Inside the main body of the clock are the weights and the pendulum.
And if the cowl over the face of the clock is removed, one can see the clock works inside.
In honor of Independence Day in the United States, I wanted to post a picture of fireworks as this week’s Daily Post Photo Challenge. Fireworks are fleeting, lighting up the sky for an instant, yet representing our joy in freedom and the battles fought to get and maintain it.
As I got out my paints today, I realized that I had painted fireworks recently. These fireworks are the finale to “Melodic Lines,” an art book which I made as a visual representation of a piece of music.
In response to this week’s challenge, I painted the tools that I use to create watercolor paintings: my palette with paints in the wells and some puddles on the mixing surface, brushes, a roll of paper towels, a small spray bottle for wetting the paints, and two containers of water. One container is used for rinsing brushes and the other is clean water for mixing with paints.
And I have to admit that my palette isn’t usually this clean. The paints don’t stay in the wells and I don’t always rinse my brush before mixing a color, which results in dirty spots, especially in the yellows.
I thought that this week’s challenge would be tough for me. I spent most of the week getting paintings ready for shows this weekend. I have five paintings at a charity auction and another four framed pieces, an art book, eight unframed pieces, and some cards in the Muddy Creek Artists Guild “Artists on the Half Shell” show in Annapolis.
So my studio is disorganized and I filled our recycle bin with scraps of mat board in order to be able to walk into the room. I wondered, could I find the time and supplies to make one of my daily paintings, photograph it, and post it here TODAY?
Then I went to the “meet the artist” reception this evening.
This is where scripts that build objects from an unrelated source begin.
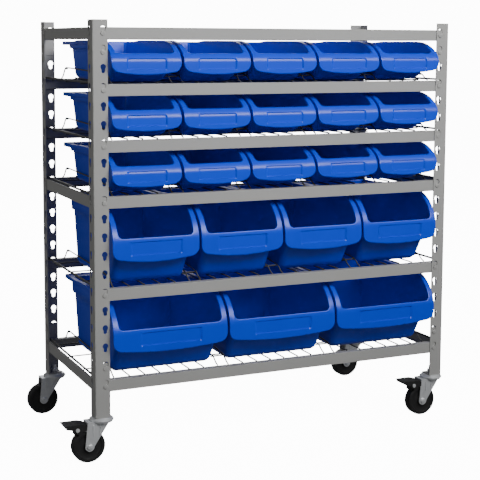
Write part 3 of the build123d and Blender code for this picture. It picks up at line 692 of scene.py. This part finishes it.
# The whole bin as one closed skin
def binSurface(size, width):
    size = dict(size, labelHalf=binShape["labelHalf"][round(width)])
    layout = ringLayout()
    strip = stripCurve(size)
    flatTop = strip[0][-1] - binShape["stripSpare"]

    def tub(z, grow):
        z = np.broadcast_to(z, layout.shape[1]).astype(float)
        x, y = tubAt(layout, size, width, z, grow)
        return np.stack([x, y, z], axis=-1)

    def outline(inset):
        return stripOutline(layout, size, width, flatTop, inset)

    mouthZ, mouthX, mouthS = meetStrip(layout, size, width, strip, -binShape["wall"], 0)
    wallZ = meetStrip(layout, size, width, strip, 0, binShape["plate"])[0]
    inside, belowMouth = insideRings(tub, mouthZ)
    face, beforeEdge = faceRings(layout, size, strip, (mouthX, mouthS), outline(0), belowMouth)
    edge = edgeRings(size, strip, outline, beforeEdge)
    rings = np.array(inside + face + edge + outsideRings(tub, size, wallZ, edge[-1]))
    # the rim drops a little towards the hook
    ramp = stepUp(rings[..., 1], binShape["rampStart"], binShape["rampEnd"] - binShape["rampStart"])
    nearRim = stepUp(rings[..., 2], size["height"] - binShape["dropBelow"], binShape["dropFade"])
    rings[..., 2] -= binShape["rearDrop"] * ramp * nearRim
    return surfaceFromRings(rings * mm)


# Bins of one width share a surface, moved to each bin's place
def placeBins():
    made = {}
    for node in sorted(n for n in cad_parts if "_bin_" in n):
        low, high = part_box(node)
        width = round((high.x - low.x) / mm, 3)
        size = binShape["small"] if node.startswith("small") else binShape["tall"]
        if width not in made:
            made[width] = binSurface(size, width)
        points, quads, triangles = made[width]
        place = np.array([(low.x + high.x) / 2, low.y, low.z])
        mesh = meshFrom(node + "Mesh", points + place, quads, triangles)
        addPiece(node + "_look", mesh, binFinish, node, [node], 60)


placeBins()
print("bins moulded")


# Solid wheel with a recessed disc between hub and rim, and rounded shoulders
wheelShape = {"radius": 38.1, "halfWidth": 12.0, "hubProud": 1.2, "bore": 4.08, "hub": 12.0, "recess": 2.5,
              "rim": 29.5, "ring": 33.4, "shoulder": 4.0, "hubRound": 1.2, "hubCut": 0.3, "hubFoot": 0.4,
              "rimRound": 1.6, "rimCut": 0.6, "softEdge": 0.5, "shoulderPoints": 7}


def wheelProfile(shape):
    half, hub, rim = shape["halfWidth"], shape["hub"], shape["rim"]
    floor, face = half - shape["recess"], half + shape["hubProud"]
    cut, soft, shoulder = shape["hubCut"], shape["softEdge"], shape["shoulder"]
    side = [(shape["bore"], face), (hub - shape["hubRound"], face), (hub - cut, face - cut),
            (hub, face - shape["hubRound"]), (hub + shape["hubFoot"], floor + soft),
            (hub + shape["hubRound"], floor), (rim - shape["rimRound"], floor),
            (rim - shape["rimCut"], floor + shape["hubFoot"]), (rim, half - soft), (rim + soft, half),
            (shape["ring"], half)]
    for angle in np.linspace(0, math.pi / 2, shape["shoulderPoints"]):
        side.append((shape["radius"] - shoulder + shoulder * math.sin(angle),
                     half - shoulder + shoulder * math.cos(angle)))
    return side + [(r, -y) for r, y in side[::-1]]


# Axle bolt with a domed head at each end. The rim is the share of the head's height that stands straight.
axleShape = {"headRadius": 7.0, "headHeight": 3.5, "span": 16.6, "shank": 3.9, "rim": 0.35, "edge": 0.3,
             "firstTurn": 0.12, "points": 7}


def axleProfile(shape):
    radius, height, span = shape["headRadius"], shape["headHeight"], shape["span"]
    rim, edge = shape["rim"], shape["edge"]
    side = [(radius * math.sin(a), span + height * (rim + (1 - rim) * math.cos(a)))
            for a in np.linspace(shape["firstTurn"], math.pi / 2, shape["points"])]
    side += [(radius, span + edge), (radius - edge, span), (shape["shank"], span)]
    return side + [(r, -y) for r, y in side[::-1]]


def placeCasters():
    for corner in cornerNames:
        caster = "caster_" + corner
        low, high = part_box("caster_wheel_" + corner)
        centre = ((low.x + high.x) / 2, (low.y + high.y) / 2, (low.z + high.z) / 2)
        wheel = lathe(wheelProfile(wheelShape), centre, "y", 96, loop=True)
        addPiece("caster_wheel_" + corner + "_look", meshFrom("wheel", *wheel), wheelFinish,
                 "wheel_" + corner, ["caster_wheel_" + corner], 40)
        axle = lathe(axleProfile(axleShape), centre, "y", 32)
        addPiece("wheel_axle_" + corner + "_look", meshFrom("axle", *axle), zincFinish,
                 caster, ["wheel_axle_" + corner], 50)
        softenedCopy("caster_fork_" + corner, zincFinish, caster, sheetMetal["plateEdgeRadius"])
        if "front" in corner:
            softenedCopy("brake_pedal_" + corner, pedalFinish, "brake_" + corner,
                         sheetMetal["pedalEdgeRadius"])
            softenedCopy("brake_pin_" + corner, zincFinish, caster, sheetMetal["edgeRadius"])
    for node in ("caster_stems", "stem_nuts", "swivel_bearings"):
        softenedCopy(node, zincFinish, "frame", sheetMetal["edgeRadius"])


placeCasters()
print("casters fitted")


# Lengths in metres, powers in watts, spreads in degrees
studio = {"floorSize": 14.0, "whiteness": 13.0, "ambient": 0.11,
          "floor": {"light": "#FFFFFF", "dark": "#FBFBFB", "driftSize": 0.8, "roughness": 0.8},
          "key": {"place": (0.6, -2.2, 2.1), "aim": (0.0, -0.2, 0.95), "size": (2.4, 1.2), "power": 17,
                  "spread": 70},
          "left": {"place": (-3.4, 0.2, 1.6), "aim": (-0.45, 0, 0.6), "size": (1.2, 1.6), "power": 5,
                   "spread": 120},
          "front": {"place": (-0.2, -3.8, 1.3), "aim": (0, 0, 0.5), "size": (2.4, 1.4), "power": 1.6,
                    "spread": 180},
          "back": {"place": (1.0, 3.4, 2.0), "aim": (0, 0, 0.5), "size": (2.4, 1.4), "power": 34,
                   "spread": 180}}


def makeFloor():
    half = studio["floorSize"] / 2
    mesh = bpy.data.meshes.new("floor")
    floorCorners = [(-half, -half, 0), (half, -half, 0), (half, half, 0), (-half, half, 0)]
    mesh.from_pydata(floorCorners, [], [(0, 1, 2, 3)])
    floor = bpy.data.objects.new("floor", mesh)
    bpy.context.collection.objects.link(floor)
    material, tree, shader, place = newFinish("litWhiteFloor")
    look = studio["floor"]
    driftColour(tree, shader, place, look["driftSize"], look["light"], look["dark"])
    shader.inputs["Roughness"].default_value = look["roughness"]
    shader.inputs["Emission Color"].default_value = (1, 1, 1, 1)
    shader.inputs["Emission Strength"].default_value = studio["whiteness"]
    floor.data.materials.append(material)
    # the floor is a light table: it looks white, and throws no glare up on the cart
    floor.visible_diffuse = False
    floor.visible_glossy = False


def addSoftLight(name, lamp):
    light = bpy.data.lights.new(name, "AREA")
    light.shape = "RECTANGLE"
    light.size, light.size_y = lamp["size"]
    light.energy = lamp["power"]
    light.spread = math.radians(lamp["spread"])
    holder = bpy.data.objects.new(name, light)
    place = np.array(lamp["place"], float)
    back = place - np.array(lamp["aim"], float)
    back /= np.linalg.norm(back)
    side = np.cross([0, 0, 1], back)
    side /= np.linalg.norm(side)
    rise = np.cross(back, side)
    columns = np.stack([side, rise, back, place], axis=1)
    holder.matrix_world = Matrix(columns.tolist() + [[0, 0, 0, 1]])
    bpy.context.collection.objects.link(holder)


# The backdrop is bright white where the camera sees it, and a dim even fill everywhere else
def makeLight():
    world = bpy.data.worlds.new("studioWorld")
    bpy.context.scene.world = world
    world.use_nodes = True
    tree = world.node_tree
    background = tree.nodes["Background"]
    background.inputs["Color"].default_value = (1, 1, 1, 1)
    seen = addNode(tree, "ShaderNodeLightPath").outputs["Is Camera Ray"]
    strength = addNode(tree, "ShaderNodeMapRange", values={"To Min": studio["ambient"],
                       "To Max": studio["whiteness"]}, links={"Value": seen})
    tree.links.new(strength.outputs["Result"], background.inputs["Strength"])
    for name in ("key", "left", "front", "back"):
        addSoftLight(name + "Light", studio[name])


# The camera stands where the photograph was taken, worked out from the posts' and beams' corners
cameraView = {"place": (-1.233353, -2.707383, 0.93803), "yaw": 24.3246, "pitch": 6.1714, "roll": 0.235,
              "focalPixels": 1194.8, "framePixels": 480, "axisPixel": 172.0, "sensor": 36.0}


def makeCamera(view):
    yaw, pitch, roll = (math.radians(view[key]) for key in ("yaw", "pitch", "roll"))
    forward = np.array([math.sin(yaw) * math.cos(pitch), math.cos(yaw) * math.cos(pitch), -math.sin(pitch)])
    right = np.array([math.cos(yaw), -math.sin(yaw), 0])
    up = np.cross(right, forward)
    side = right * math.cos(roll) + up * math.sin(roll)
    rise = up * math.cos(roll) - right * math.sin(roll)
    data = bpy.data.cameras.new("photoCamera")
    data.sensor_width = view["sensor"]
    data.lens = view["sensor"] * view["focalPixels"] / view["framePixels"]
    data.shift_y = (view["axisPixel"] - view["framePixels"] / 2) / view["framePixels"]
    camera = bpy.data.objects.new("photoCamera", data)
    columns = np.stack([side, rise, -forward, view["place"]], axis=1)
    camera.matrix_world = Matrix(columns.tolist() + [[0, 0, 0, 1]])
    bpy.context.collection.objects.link(camera)
    bpy.context.scene.camera = camera


makeFloor()
makeLight()
makeCamera(cameraView)
print("studio set")
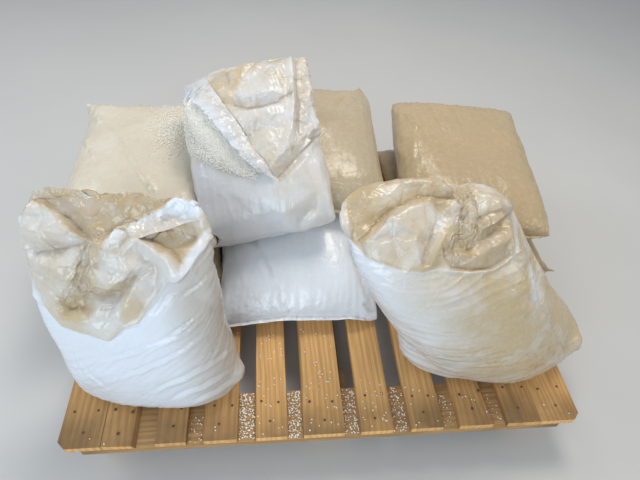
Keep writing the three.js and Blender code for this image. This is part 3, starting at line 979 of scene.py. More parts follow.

When the awards were given out, I was surprised and pleased to receive the “silver oyster shell” for watercolor for my painting of “Coffee 3.” (There was a silver oyster shell for each category of media.)
But my biggest surprise was to receive the golden oyster shell (best in show) for my art book, “Melodic Lines.”
As you can see, today has been a wonderful day for me, and I hope you will forgive me for bragging about this accomplishment!
Summer is when we spend a lot of time on our boat, sailing on the Chesapeake Bay.
Summer is when the crabs have grown big enough and numerous enough that crabbers lay down a line baited every couple of feet. They have a buoy at each end and traverse the line, pulling it over a large hook on the side of the boat and scooping up the crabs in a long-handled net as the crabs rise with the bait, refusing to let go until the last minute. Sometimes the bait is chicken necks, giving this type of crabber the nickname of “chicken-necker,” regardless of whether chicken or shellfish is used for bait. Back and forth along this same line they go, all morning long. If the chicken-neckers are weekend crabbers, they are often excited when scooping up the larger crabs and exclaim loudly to their partner who is driving the boat, “Wow! That’s a big ‘un!” and “Oooh! Look at this one!” I suppose when one has gotten up early and been on the water for an hour, 5:30 a.m. must not seem too early to be loud, despite all the cruising boats nearby with occupants still trying to sleep. (Can you discern our location from these comments?)
This watercolor, painted on canvas, captures the repetitive moves of a professional crabber as he drives his boat back and forth along his baited line. This is a classic crabbing boat, and they usually bear a woman’s name, e.g. Emily, Nora, or Sara Mae. The name, Crabbin’ Cruiser, is a boat name we saw on a smaller open boat with weekend crabbers aboard, but I liked the pun and couldn’t resist using it as the title for this picture.
This watercolor picture was painted from a black and white photo that my mother took of my brothers and me (about 1963). In painting pictures of people, the important areas to get correct are (of course) the face, but not so obviously, the hands. One of the challenges for me here was to get the expressiveness of these chubby toddler hands correct.
The photo has turned sepia and spotted with age, but by concentrating on the lights and shadows and making up my own colors, I have brought it back to life. My mother remembers taking the photo, so I have painted it again, and she now has the most recent rendition hanging in her bedroom. The first time I painted it was for a present for my older brother (the one on the left), and this second edition is at our house.
This blue watercolor painting is the North Head Lighthouse at Cape Disappointment on the northern bank of where the Columbia River empties into the Pacific Ocean. My son was stationed there in the Coast Guard, rescuing people who were caught by the treacherous sand bar caused by the strong currents. This picture belies the dangerous conditions in which he often had to go out (but I’m his mother, so please don’t go into the details!)
This painting was produced using a technique developed by Lee Weiss and involves putting watercolor paint on both sides of a wet piece paper and flipping the paper over on a piece of plexiglass multiple times. The contact of the moist paint on the plexiglass mixes the colors from the two sides of the paper in unpredictable ways and also causes the texture which forms the foreground flowers and the puffy clouds.